**WHAT THE EXERCISE ASKS**
The required output is a word-for-word copy of the lines from the line bearing "chipGeometry(), finish(COLOURS.drySheath, 0.9)));" through the line bearing "for node in", inclusive, and no other lines.

**SOURCE EXCERPT**
══════════
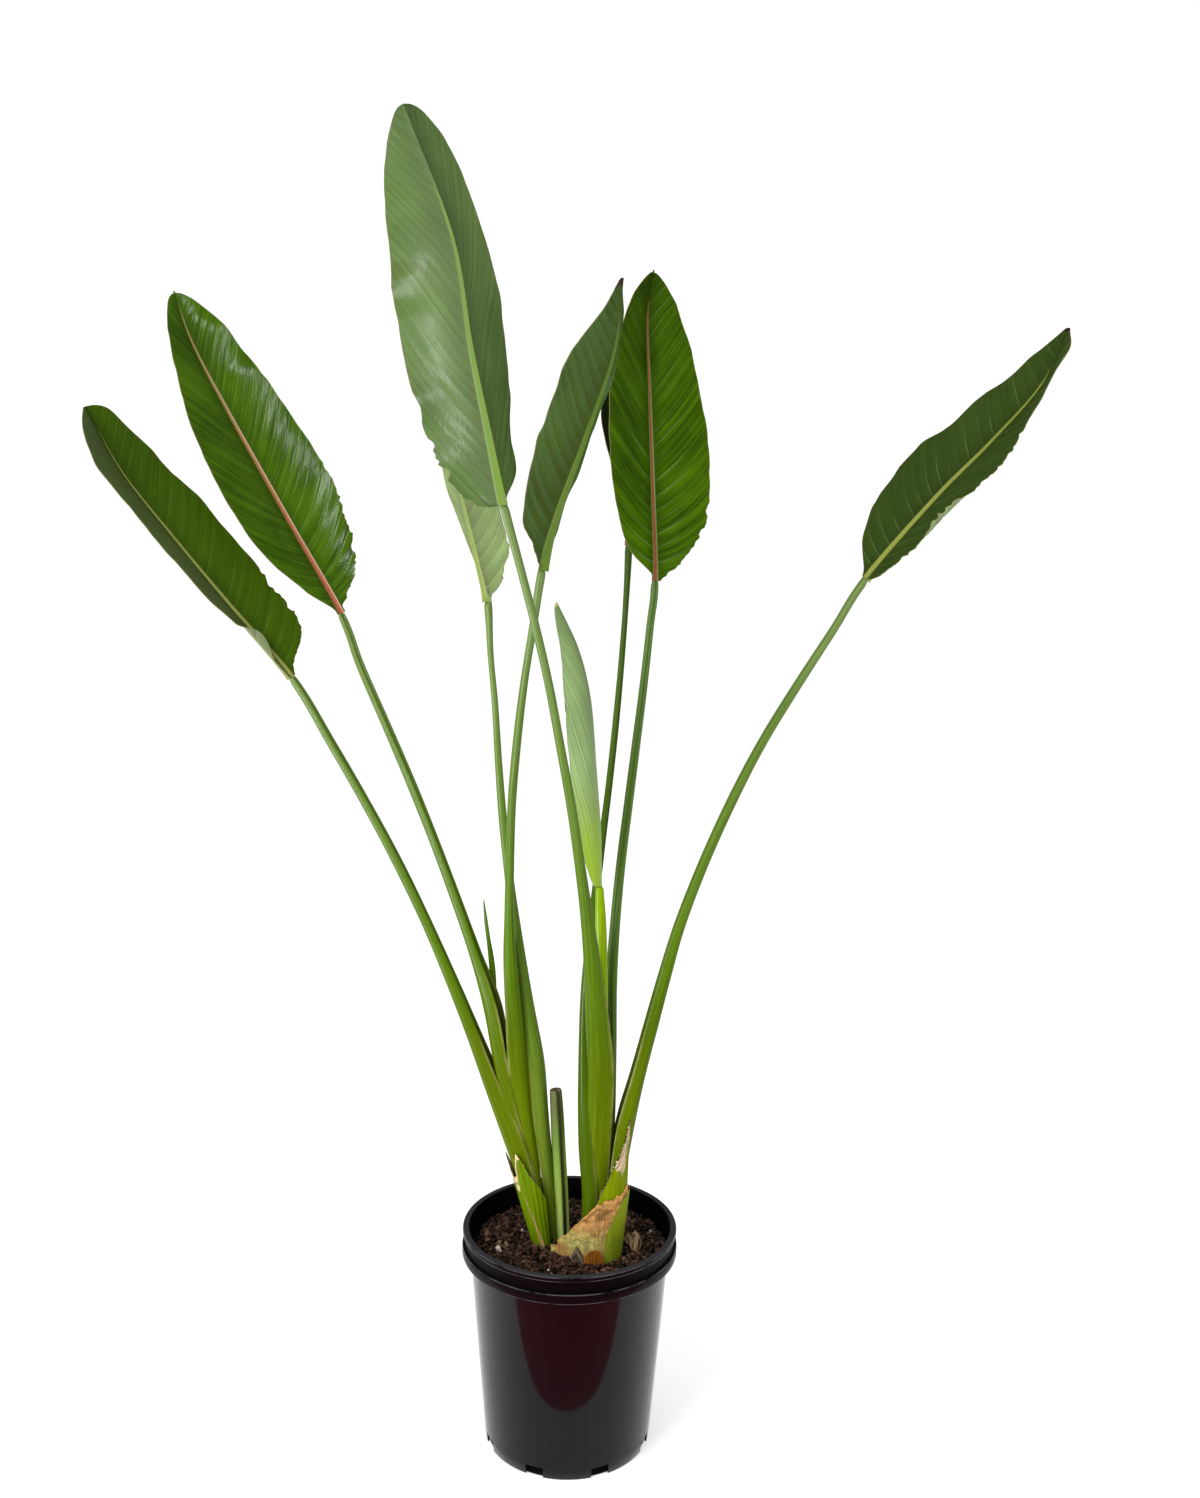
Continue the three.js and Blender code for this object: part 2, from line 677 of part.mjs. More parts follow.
// A blade: one arched ring across the leaf at each step along the midrib
function bladeGeometry(leaf, seed) {
  const { line, junction } = centreLine(leaf);
  const random = seededRandom(seed);
  const phase = 6.3 * random();
  const faces = leaf.face.map(vector);
  const half = BLADE_THICKNESS / 2;
  const rings = [];
  for (let i = 0; i < BLADE_RINGS; i += 1) {
    const even = i / (BLADE_RINGS - 1);
    const t = lerp(even, (1 - Math.cos(Math.PI * even)) / 2, 0.6);
    const place = junction + t * (1 - junction);
    const centre = line.getPoint(place);
    const { up, side } = axesAt(line, place, faces[0].clone().lerp(faces[1], t));
    const station = 10 * Math.acos(1 - 2 * t) / Math.PI;
    const floor = lerp(BLADE_BASE_HALF_WIDTH, BLADE_TIP_HALF_WIDTH, Math.min(1, 3 * t));
    const sides = [['right', 1], ['left', -1]].map(([name, sign]) => {
      const widths = [floor, ...leaf[name], BLADE_TIP_HALF_WIDTH];
      const torn = leaf.ragged?.side === name && t > 0.02 && t < leaf.ragged.to;
      const tooth = torn ? leaf.ragged.depth * (random() - 0.4) : 0;
      const width = Math.max(smooth(widths, station) - tooth, floor);
      const wave = leaf.ripple * Math.sin(26 * t + phase + sign) * Math.min(1, width / 30);
      return { sign, width, wave };
    });
    const ribHalf = (width) => Math.min(RIB_HALF_WIDTH, 0.45 * width);
    const top = [];
    const bottom = [];
    const lay = ({ sign, width, wave }, distance) => {
      const share = distance / width;
      const arc = halfArc(width, share, leaf.fold, leaf.curl);
      const lift = arc.rise + wave * share * share;
      const normal = [-sign * Math.sin(arc.angle) * half, Math.cos(arc.angle) * half];
      top.push(new THREE.Vector2(sign * arc.out + normal[0], lift + normal[1]));
      bottom.push(new THREE.Vector2(sign * arc.out - normal[0], lift - normal[1]));
    };
    const [right, left] = sides;
    const steps = ({ width }) => [ribHalf(width), (ribHalf(width) + width) / 2, width];
    steps(left).reverse().forEach((distance) => lay(left, distance));
    top.push(new THREE.Vector2(0, half));
    bottom.push(new THREE.Vector2(0, -(leaf.ribScale ?? 1) * lerp(RIB_DEPTH, RIB_DEPTH_AT_TIP, t ** 0.7)));
    steps(right).forEach((distance) => lay(right, distance));
    const outline = [...top, ...bottom.reverse()];
    rings.push(outline.map((p) => centre.clone().addScaledVector(side, p.x).addScaledVector(up, p.y)));
  }
  const count = rings[0].length;
  const cap = ladderCap(count);
  return loft(rings, cap, cap, (k) => k >= count / 2);
}

// An old leaf base: a thin curved wall round a fan, from its bottom edge to its ragged top
function wrapGeometry(wrap, grow = 0) {
  const from = wrap.top[0][0];
  const to = wrap.top[wrap.top.length - 1][0];
  const steps = Math.ceil((to - from) / WRAP_STEP);
  const angles = Array.from({ length: steps + 1 }, (_, i) => lerp(from, to, i / steps));
  angles[0] -= 4 * grow;
  angles[steps] += 4 * grow;
  const column = (angle, inset) => {
    const low = wrap.bottomEdge ? along(wrap.bottomEdge, angle) + 2 * GAP : wrap.bottom;
    const high = along(wrap.top, angle) + grow;
    const turn = THREE.MathUtils.degToRad(angle);
    const points = [];
    for (let i = 0; i <= WRAP_ROWS; i += 1) {
      const z = lerp(low, high, i / WRAP_ROWS);
      const rise = z - SOIL_TOP;
      const across = wrap.across + wrap.flare * rise - inset;
      points.push(new THREE.Vector3(
        wrap.centre[0] + wrap.lean * rise + across * Math.cos(turn),
        wrap.centre[1] + (wrap.deep - inset) * Math.sin(turn),
        z,
      ));
    }
    return points;
  };
  const rings = angles.map((angle) => [
    ...column(angle, -grow),
    ...column(angle, WRAP_THICKNESS + grow).reverse(),
  ]);
  const cap = ladderCap(rings[0].length);
  return loft(rings, cap, cap);
}

// The bark chip: a thin slab with a broken outline, leaning back on the soil
function chipGeometry(grow = 0) {
  const swell = 1 + grow / 6;
  const shape = new THREE.Shape(CHIP_OUTLINE.map(([x, y]) => new THREE.Vector2(x * swell, y * swell)));
  const slab = new THREE.ExtrudeGeometry(shape, { depth: CHIP_THICKNESS + 2 * grow, bevelEnabled: false });
  slab.translate(0, 0, -CHIP_THICKNESS / 2 - grow);
  return slab.rotateX(CHIP_LEAN).translate(...CHIP_CENTRE);
}

// The cut stub: a short stalk sawn off level, its channel facing the right fan
const STUB = {
  stalk: [
    [-6, 5, 189, 11, 12, 0.5],
    [-9.7, 5, 260, 12.5, 13, 0.6],
    [-13.4, 6, 320, 12.5, 12.5, 0.8],
    [-15, 6, 350, 11.5, 12, 0.8],
  ],
  rib: [[-17, 6, 380]],
  open: [0.9, -0.5, 0],
  face: [[0.9, -0.5, 0]],
};

// The spear: the next leaf, still rolled tight, rising from its neighbour's sheath
const SPEAR = [[-81.5, 15, 478, 3], [-85, 20, 513, 2.8], [-90.5, 25, 548, 2], [-94, 29, 575, 0.5]];

function spearGeometry() {
  const line = new THREE.CatmullRomCurve3(SPEAR.map((row) => vector(row.slice(0, 3))));
  const sides = 8;
  const steps = 8;
  const rings = [];
  const outlines = [];
  for (let i = 0; i <= steps; i += 1) {
    const share = i / steps;
    const radius = smooth(SPEAR.map((row) => row[3]), share * (SPEAR.length - 1));
    const { up, side } = axesAt(line, share, new THREE.Vector3(1, 0, 0));
    const centre = line.getPoint(share);
    const outline = [];
    for (let k = 0; k < sides; k += 1) {
      const angle = 2 * Math.PI * k / sides;
      outline.push(new THREE.Vector2(radius * Math.cos(angle), radius * Math.sin(angle)));
    }
    outlines.push(outline);
    rings.push(outline.map((p) => centre.clone().addScaledVector(side, p.x).addScaledVector(up, p.y)));
  }
  return loft(rings, capTriangles(outlines[0]), capTriangles(outlines[steps]));
}

const plant = new THREE.Group();
plant.add(piece('pot', potGeometry(), finish(COLOURS.potPlastic, 0.25)));
plant.add(piece('soil', soilGeometry(), finish(COLOURS.soil, 0.95)));

// Old leaf bases first: the stalks are trimmed to fit inside them. The brown band is the
// outer base's own dry upper part, so it stands on the base's edge.
const { outer_base: outerBase } = OLD_SHEATHS;
const wraps = {
  ...OLD_SHEATHS,
  brown_band: { ...outerBase, top: BROWN_BAND_TOP, bottomEdge: outerBase.top, colour: 'brownSheath' },
};
Object.entries(wraps).forEach(([name, wrap]) => {
  plant.add(piece(name, wrapGeometry(wrap), finish(COLOURS[wrap.colour], 0.7)));
});

// Cuts a stalk clear of its neighbours, and off level just above the floor of its hole
function trimmed(geometry, neighbours) {
  const ground = new THREE.BoxGeometry(400, 400, 40).translate(0, 0, HOLE_FLOOR + GAP - 20);
  const cutters = [toManifold(ground), ...neighbours];
  return toGeometry(cutters.reduce((rest, cutter) => rest.subtract(cutter), toManifold(geometry)));
}

function addFan(names, wrapNames, others) {
  const grown = wrapNames.map((name) => toManifold(wrapGeometry(wraps[name], GAP)));
  grown.push(...others);
  names.forEach((name, i) => {
    const leaf = LEAVES[name];
    plant.add(piece(`stalk_${name}`, trimmed(stalkGeometry(leaf), grown), finish(COLOURS.stalk, 0.45)));
    grown.push(toManifold(stalkGeometry(leaf, GAP)));
    const colour = leaf.seen === 'upper' ? COLOURS.bladeUpper : COLOURS.bladeUnder;
    plant.add(piece(`blade_${name}`, bladeGeometry(leaf, 11 + i), finish(colour, 0.35)));
  });
  return grown;
}

plant.add(piece('bark_chip', chipGeometry(), finish(COLOURS.drySheath, 0.9)));
plant.add(piece('cut_stub', trimmed(stalkGeometry(STUB), []), finish(COLOURS.cutGreen, 0.6)));
const leftFan = addFan(LEFT_FAN, ['cut_sheath_left'], [toManifold(stalkGeometry(STUB, GAP))]);
plant.add(piece('spear', trimmed(spearGeometry(), leftFan), finish(COLOURS.stalk, 0.45)));
addFan(RIGHT_FAN, ['old_sheath_right', 'outer_base', 'brown_band'], []);

export default plant;
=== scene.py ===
import json
import math

import bpy
import numpy as np
from mathutils import Matrix


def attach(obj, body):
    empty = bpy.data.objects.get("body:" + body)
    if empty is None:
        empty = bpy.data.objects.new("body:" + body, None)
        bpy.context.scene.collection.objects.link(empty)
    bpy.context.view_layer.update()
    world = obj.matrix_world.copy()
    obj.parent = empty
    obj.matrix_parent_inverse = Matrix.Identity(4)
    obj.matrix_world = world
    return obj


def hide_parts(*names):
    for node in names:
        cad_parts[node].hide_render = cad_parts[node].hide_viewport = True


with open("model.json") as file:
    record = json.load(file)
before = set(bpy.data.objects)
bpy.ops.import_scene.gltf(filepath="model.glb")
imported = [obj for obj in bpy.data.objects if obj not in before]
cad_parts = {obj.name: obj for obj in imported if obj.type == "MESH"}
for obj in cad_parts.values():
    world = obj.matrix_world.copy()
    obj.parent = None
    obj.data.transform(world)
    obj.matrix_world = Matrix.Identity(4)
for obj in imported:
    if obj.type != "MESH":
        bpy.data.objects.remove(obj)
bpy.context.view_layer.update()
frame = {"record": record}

MM = 0.001

# The plant's measures, in millimetres, from the pot's foot up
SOIL_TOP = 213
SOIL_CROWN = 3
SOIL_RADIUS = 101
SOIL_GAP = 0.5
POT_HEIGHT = 235
FOOT_RADIUS = 87.5
WALL_TOP_RADIUS = 104.4
WALL_THICKNESS = 2.4
BAND_LOW = 206
BAND_HIGH = 217
BAND_RADIUS = 112.6
RECESS_RADIUS = 109
BEAD_LOW = 229
RIM_RADIUS = 112
LIP_INNER_RADIUS = 105
FLOOR_UNDER = 8
FLOOR_TOP = 10.5
NOTCH_COUNT = 8
NOTCH_WIDTH = 19
NOTCH_HEIGHT = 11.2
NOTCH_DEPTH = 3
NOTCH_OVERSHOOT = 8
NOTCH_TURN = 0.023
SHEATH_LIP = 1.6
WRAP_FOOT = 191
WRAP_THICKNESS = 1.7
WAIST_HEIGHT = 70
STUB_TOP = 380
RIB_HALF_WIDTH = 3.2
RIB_DEPTH = 7.5
RIB_DEPTH_AT_TIP = 1.2
BLADE_HALF_THICKNESS = 0.4
BLADE_BASE_HALF_WIDTH = 4.6
BLADE_TIP_HALF_WIDTH = 1.0
VEIN_SPACING = 15
USUAL_CURL = -16
USUAL_STALK_TOP = (8.4, 9, 0)

# How finely the pieces are laid out
BLADE_ROWS = 170
HALF_STEPS = 17
STALK_ROWS = 60
WRAP_COLUMNS = 90
WRAP_ROWS = 26
SPEAR_SIDES = 16
CRUMB_COUNT = 4400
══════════
**TASK SOLUTION**
plant.add(piece('bark_chip', chipGeometry(), finish(COLOURS.drySheath, 0.9)));
plant.add(piece('cut_stub', trimmed(stalkGeometry(STUB), []), finish(COLOURS.cutGreen, 0.6)));
const leftFan = addFan(LEFT_FAN, ['cut_sheath_left'], [toManifold(stalkGeometry(STUB, GAP))]);
plant.add(piece('spear', trimmed(spearGeometry(), leftFan), finish(COLOURS.stalk, 0.45)));
addFan(RIGHT_FAN, ['old_sheath_right', 'outer_base', 'brown_band'], []);

export default plant;
=== scene.py ===
import json
import math

import bpy
import numpy as np
from mathutils import Matrix


def attach(obj, body):
    empty = bpy.data.objects.get("body:" + body)
    if empty is None:
        empty = bpy.data.objects.new("body:" + body, None)
        bpy.context.scene.collection.objects.link(empty)
    bpy.context.view_layer.update()
    world = obj.matrix_world.copy()
    obj.parent = empty
    obj.matrix_parent_inverse = Matrix.Identity(4)
    obj.matrix_world = world
    return obj


def hide_parts(*names):
    for node in names:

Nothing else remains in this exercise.